╭──

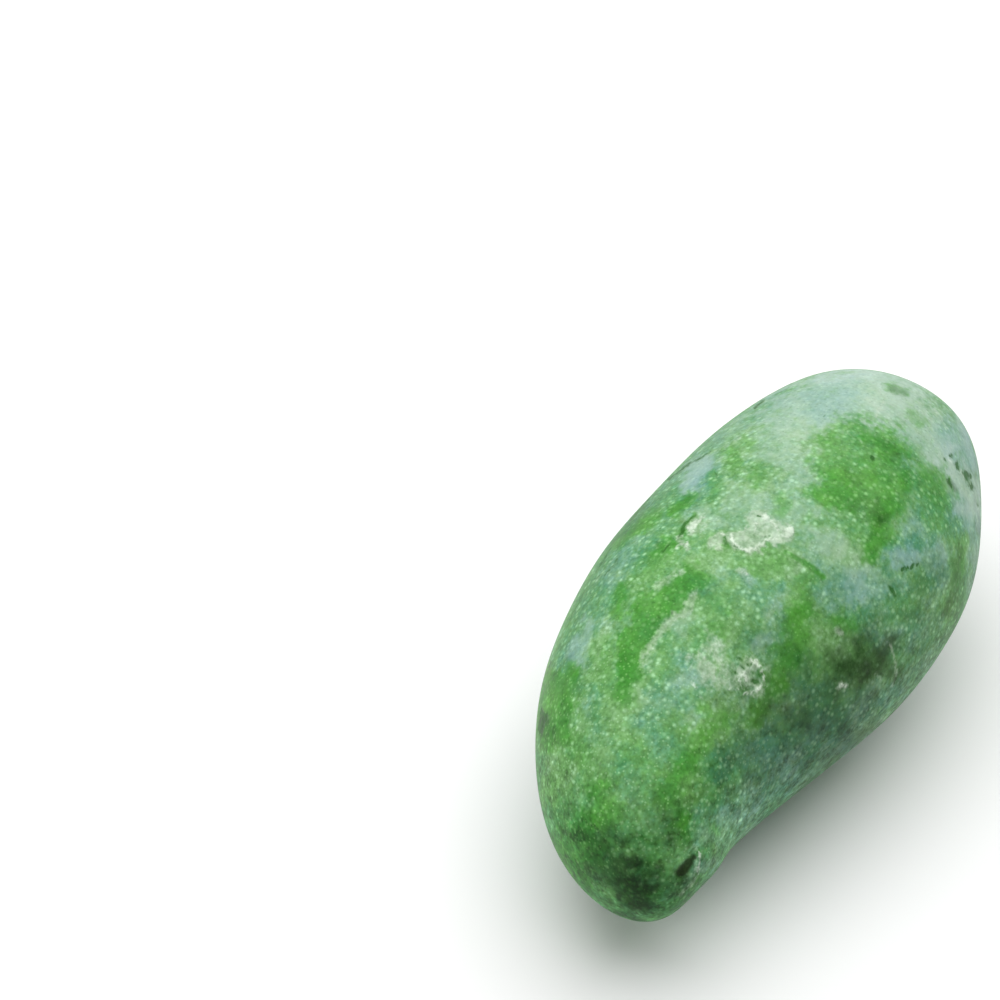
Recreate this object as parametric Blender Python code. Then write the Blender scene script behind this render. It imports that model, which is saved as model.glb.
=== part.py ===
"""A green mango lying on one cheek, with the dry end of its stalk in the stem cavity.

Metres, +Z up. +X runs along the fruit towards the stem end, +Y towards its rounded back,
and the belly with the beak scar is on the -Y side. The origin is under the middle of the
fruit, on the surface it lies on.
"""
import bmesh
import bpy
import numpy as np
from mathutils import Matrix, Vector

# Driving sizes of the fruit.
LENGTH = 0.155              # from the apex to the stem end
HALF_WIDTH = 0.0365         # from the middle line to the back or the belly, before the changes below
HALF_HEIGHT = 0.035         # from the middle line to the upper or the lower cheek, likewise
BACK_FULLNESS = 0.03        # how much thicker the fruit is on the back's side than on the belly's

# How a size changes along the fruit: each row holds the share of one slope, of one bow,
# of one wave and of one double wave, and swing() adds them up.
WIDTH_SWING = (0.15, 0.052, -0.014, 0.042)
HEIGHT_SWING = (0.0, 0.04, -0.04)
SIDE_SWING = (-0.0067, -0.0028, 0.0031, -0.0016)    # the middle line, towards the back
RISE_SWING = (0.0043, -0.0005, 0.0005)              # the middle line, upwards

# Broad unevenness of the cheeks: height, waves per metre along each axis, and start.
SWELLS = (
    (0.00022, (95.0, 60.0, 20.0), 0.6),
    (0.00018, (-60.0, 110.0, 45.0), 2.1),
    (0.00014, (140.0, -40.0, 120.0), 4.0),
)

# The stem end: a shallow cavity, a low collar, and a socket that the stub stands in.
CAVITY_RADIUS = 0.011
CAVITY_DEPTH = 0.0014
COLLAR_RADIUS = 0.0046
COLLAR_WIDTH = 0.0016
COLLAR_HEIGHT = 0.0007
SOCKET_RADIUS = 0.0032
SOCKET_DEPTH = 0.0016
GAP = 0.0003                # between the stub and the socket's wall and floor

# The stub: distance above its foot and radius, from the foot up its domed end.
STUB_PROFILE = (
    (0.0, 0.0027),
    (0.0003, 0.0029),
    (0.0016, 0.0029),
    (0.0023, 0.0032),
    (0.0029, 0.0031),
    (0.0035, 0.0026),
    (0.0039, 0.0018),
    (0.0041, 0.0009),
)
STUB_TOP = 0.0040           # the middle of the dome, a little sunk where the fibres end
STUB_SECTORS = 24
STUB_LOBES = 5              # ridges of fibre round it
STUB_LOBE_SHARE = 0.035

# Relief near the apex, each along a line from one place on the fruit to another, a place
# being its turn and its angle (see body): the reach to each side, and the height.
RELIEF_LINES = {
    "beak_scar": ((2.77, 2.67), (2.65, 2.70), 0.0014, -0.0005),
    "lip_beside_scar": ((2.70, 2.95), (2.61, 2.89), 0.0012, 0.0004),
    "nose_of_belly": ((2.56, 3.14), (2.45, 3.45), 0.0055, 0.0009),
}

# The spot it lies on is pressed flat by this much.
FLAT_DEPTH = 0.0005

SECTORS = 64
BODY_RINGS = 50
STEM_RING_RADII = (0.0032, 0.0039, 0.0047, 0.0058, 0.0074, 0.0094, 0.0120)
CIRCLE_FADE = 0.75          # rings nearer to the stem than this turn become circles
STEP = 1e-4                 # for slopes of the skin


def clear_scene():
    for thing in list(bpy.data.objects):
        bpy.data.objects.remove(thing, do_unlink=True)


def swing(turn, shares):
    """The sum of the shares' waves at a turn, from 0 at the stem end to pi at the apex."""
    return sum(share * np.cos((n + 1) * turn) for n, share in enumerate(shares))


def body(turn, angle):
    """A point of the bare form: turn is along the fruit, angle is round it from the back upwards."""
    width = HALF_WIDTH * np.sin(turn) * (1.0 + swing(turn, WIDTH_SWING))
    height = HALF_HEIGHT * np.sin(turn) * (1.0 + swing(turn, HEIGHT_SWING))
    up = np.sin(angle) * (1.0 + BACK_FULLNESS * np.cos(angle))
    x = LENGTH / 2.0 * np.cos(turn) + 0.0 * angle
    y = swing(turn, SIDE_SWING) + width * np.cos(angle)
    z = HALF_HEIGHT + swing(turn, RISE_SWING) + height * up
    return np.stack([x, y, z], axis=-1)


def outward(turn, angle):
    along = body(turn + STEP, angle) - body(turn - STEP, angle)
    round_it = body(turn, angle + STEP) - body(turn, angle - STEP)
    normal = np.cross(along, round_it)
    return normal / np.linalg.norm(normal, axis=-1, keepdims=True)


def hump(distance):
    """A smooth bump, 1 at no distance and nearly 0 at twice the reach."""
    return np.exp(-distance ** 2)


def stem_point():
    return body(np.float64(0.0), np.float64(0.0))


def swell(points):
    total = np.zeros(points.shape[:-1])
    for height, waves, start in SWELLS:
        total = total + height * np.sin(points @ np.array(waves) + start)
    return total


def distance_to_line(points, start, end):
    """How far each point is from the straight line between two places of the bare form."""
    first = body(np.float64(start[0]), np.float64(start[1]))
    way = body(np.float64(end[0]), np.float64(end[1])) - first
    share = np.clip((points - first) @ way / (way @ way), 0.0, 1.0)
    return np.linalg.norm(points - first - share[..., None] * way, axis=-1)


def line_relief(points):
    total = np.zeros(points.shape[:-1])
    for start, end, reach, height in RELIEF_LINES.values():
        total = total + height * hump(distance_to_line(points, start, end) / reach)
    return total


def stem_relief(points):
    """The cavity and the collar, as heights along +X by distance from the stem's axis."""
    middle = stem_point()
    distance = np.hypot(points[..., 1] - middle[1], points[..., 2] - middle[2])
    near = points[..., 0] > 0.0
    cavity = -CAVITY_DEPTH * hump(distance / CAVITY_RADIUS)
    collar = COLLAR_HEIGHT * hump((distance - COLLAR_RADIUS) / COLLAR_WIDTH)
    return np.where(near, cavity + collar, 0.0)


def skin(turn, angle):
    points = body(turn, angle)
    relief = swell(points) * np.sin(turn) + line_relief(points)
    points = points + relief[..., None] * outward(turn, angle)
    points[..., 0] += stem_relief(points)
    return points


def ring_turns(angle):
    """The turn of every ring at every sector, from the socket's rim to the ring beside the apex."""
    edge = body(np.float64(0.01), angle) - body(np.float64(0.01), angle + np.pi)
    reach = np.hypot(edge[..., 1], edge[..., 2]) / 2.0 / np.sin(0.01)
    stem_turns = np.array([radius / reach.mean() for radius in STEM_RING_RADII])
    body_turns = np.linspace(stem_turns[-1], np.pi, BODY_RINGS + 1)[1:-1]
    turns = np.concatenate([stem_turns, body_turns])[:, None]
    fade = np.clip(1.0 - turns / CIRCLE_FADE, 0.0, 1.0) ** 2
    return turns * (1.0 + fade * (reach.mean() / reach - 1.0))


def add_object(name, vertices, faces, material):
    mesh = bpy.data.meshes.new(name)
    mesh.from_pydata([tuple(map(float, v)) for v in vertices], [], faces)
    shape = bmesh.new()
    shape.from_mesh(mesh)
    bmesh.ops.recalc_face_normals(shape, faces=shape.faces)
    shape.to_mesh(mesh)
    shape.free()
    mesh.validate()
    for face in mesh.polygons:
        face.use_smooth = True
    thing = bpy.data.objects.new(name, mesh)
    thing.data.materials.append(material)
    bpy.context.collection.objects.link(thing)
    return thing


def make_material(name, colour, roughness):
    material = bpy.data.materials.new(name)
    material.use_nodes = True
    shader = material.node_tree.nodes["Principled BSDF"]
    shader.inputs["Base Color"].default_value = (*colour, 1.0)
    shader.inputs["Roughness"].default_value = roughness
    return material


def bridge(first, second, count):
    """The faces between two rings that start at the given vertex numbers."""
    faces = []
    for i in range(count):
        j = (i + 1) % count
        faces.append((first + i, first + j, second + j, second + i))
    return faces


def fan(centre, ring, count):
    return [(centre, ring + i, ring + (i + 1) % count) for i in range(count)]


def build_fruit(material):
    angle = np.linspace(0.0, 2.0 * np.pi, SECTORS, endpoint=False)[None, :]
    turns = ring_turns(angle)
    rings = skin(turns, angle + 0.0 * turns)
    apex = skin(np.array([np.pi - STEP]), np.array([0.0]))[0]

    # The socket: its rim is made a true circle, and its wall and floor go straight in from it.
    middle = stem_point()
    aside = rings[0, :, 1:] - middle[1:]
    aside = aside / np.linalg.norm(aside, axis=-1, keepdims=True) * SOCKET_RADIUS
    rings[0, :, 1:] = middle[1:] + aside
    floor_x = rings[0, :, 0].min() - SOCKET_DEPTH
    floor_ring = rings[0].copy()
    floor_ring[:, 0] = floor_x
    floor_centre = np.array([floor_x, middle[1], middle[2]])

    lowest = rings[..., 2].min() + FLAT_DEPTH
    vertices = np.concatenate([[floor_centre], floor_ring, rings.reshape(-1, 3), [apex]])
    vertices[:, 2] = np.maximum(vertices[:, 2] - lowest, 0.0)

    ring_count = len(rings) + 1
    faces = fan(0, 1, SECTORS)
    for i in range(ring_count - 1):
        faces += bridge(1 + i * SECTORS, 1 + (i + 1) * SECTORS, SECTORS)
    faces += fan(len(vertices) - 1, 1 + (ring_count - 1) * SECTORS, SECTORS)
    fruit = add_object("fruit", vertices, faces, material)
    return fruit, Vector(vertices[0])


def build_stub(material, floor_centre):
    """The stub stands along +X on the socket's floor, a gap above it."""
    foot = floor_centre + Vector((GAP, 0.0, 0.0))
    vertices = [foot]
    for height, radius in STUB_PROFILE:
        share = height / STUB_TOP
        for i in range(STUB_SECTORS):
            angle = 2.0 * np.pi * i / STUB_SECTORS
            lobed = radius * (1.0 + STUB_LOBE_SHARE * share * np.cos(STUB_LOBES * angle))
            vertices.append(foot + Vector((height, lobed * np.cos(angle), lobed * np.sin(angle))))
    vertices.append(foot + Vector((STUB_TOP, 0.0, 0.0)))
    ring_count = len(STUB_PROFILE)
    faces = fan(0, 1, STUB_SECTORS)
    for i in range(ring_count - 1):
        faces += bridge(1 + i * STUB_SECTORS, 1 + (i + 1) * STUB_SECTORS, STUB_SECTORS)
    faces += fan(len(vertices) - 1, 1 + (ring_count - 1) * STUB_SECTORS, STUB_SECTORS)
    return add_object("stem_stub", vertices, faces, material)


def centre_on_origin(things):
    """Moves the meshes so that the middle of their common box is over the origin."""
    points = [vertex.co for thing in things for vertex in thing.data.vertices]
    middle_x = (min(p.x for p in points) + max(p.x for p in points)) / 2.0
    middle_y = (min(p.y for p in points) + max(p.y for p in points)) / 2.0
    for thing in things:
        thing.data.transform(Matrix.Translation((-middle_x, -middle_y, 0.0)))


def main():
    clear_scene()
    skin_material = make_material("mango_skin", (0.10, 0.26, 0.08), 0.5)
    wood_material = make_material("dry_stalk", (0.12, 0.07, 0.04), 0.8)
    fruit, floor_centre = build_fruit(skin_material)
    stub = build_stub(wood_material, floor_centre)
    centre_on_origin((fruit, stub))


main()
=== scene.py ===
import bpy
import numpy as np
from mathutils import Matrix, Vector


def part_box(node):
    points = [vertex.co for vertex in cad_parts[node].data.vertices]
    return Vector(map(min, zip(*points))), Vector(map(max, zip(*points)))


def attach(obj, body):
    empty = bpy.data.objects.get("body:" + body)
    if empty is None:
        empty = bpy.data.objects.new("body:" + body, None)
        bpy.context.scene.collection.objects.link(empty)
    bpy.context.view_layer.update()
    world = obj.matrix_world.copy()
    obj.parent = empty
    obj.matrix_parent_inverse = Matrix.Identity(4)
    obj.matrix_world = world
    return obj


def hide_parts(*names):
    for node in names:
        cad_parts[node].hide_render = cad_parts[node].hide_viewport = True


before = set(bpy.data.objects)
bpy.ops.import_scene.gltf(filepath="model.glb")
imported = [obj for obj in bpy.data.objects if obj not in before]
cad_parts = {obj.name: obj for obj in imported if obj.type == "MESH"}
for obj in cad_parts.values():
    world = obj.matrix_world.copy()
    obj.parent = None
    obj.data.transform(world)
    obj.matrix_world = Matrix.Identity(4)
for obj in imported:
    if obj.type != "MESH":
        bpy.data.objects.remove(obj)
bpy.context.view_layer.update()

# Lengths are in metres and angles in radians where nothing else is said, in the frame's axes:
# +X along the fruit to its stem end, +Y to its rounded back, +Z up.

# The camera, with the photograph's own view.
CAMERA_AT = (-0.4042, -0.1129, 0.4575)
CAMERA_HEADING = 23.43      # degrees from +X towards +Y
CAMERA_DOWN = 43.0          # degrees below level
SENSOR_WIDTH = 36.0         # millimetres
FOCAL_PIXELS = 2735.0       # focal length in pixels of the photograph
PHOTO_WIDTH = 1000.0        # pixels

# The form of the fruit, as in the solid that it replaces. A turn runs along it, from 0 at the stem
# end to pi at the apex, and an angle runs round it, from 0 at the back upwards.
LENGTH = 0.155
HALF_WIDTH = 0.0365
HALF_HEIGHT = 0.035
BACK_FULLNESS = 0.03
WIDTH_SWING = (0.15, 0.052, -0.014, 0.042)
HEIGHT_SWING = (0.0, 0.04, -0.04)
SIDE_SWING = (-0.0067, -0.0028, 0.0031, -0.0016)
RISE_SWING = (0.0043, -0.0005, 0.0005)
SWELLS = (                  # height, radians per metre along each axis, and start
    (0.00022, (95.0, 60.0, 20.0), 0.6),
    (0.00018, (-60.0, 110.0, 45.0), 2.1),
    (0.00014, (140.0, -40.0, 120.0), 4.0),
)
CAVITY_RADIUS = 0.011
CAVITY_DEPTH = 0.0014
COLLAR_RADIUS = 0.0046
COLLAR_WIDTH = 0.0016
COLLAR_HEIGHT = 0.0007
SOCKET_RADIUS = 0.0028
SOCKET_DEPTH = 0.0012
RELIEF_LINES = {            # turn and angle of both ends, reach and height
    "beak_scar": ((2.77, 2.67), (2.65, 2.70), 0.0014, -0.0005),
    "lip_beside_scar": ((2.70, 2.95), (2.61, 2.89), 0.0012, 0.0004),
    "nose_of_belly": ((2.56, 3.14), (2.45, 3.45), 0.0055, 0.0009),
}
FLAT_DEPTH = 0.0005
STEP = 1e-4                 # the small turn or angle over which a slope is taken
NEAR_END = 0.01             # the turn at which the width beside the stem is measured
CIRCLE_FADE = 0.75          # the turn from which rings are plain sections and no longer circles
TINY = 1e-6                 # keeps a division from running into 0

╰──

Stated goal.
Copy, please, exactly the lines that start at the first line of the data and end at the line containing "on the belly's", both kept and no others.

Expected output.
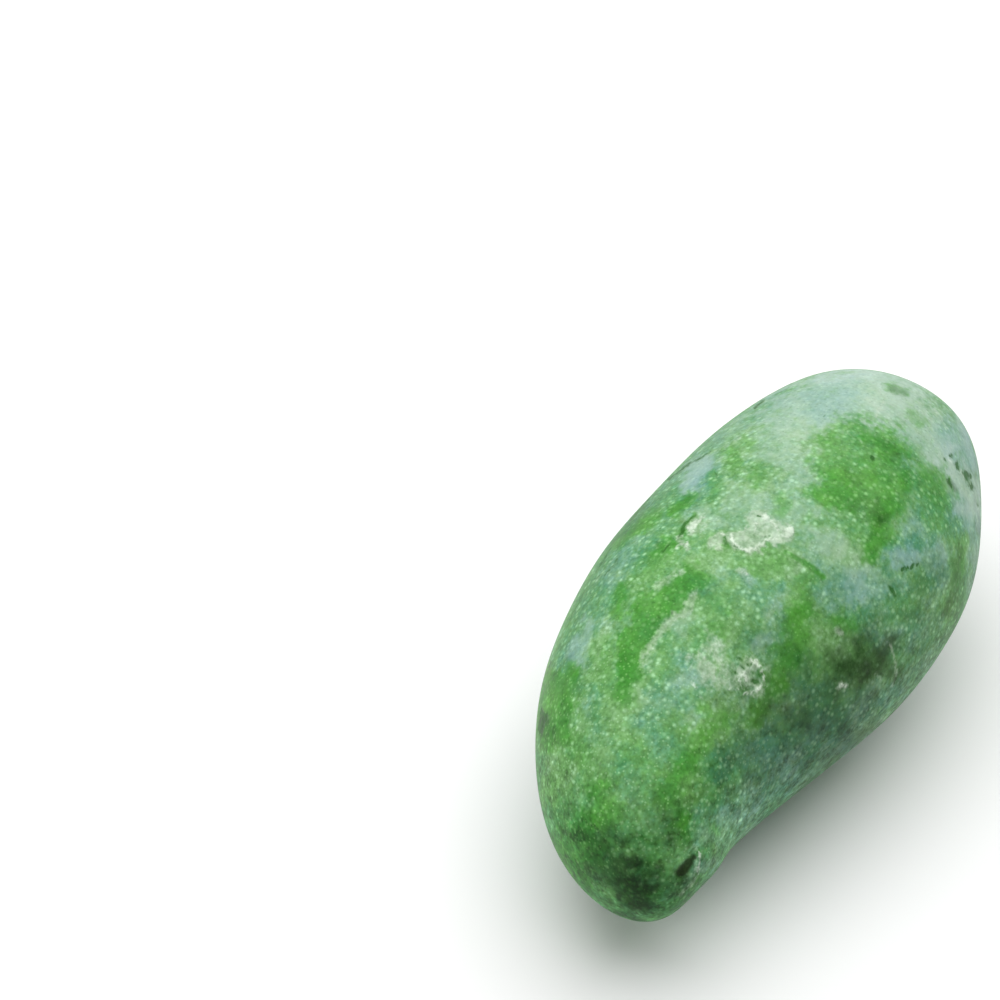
Recreate this object as parametric Blender Python code. Then write the Blender scene script behind this render. It imports that model, which is saved as model.glb.
=== part.py ===
"""A green mango lying on one cheek, with the dry end of its stalk in the stem cavity.

Metres, +Z up. +X runs along the fruit towards the stem end, +Y towards its rounded back,
and the belly with the beak scar is on the -Y side. The origin is under the middle of the
fruit, on the surface it lies on.
"""
import bmesh
import bpy
import numpy as np
from mathutils import Matrix, Vector

# Driving sizes of the fruit.
LENGTH = 0.155              # from the apex to the stem end
HALF_WIDTH = 0.0365         # from the middle line to the back or the belly, before the changes below
HALF_HEIGHT = 0.035         # from the middle line to the upper or the lower cheek, likewise
BACK_FULLNESS = 0.03        # how much thicker the fruit is on the back's side than on the belly's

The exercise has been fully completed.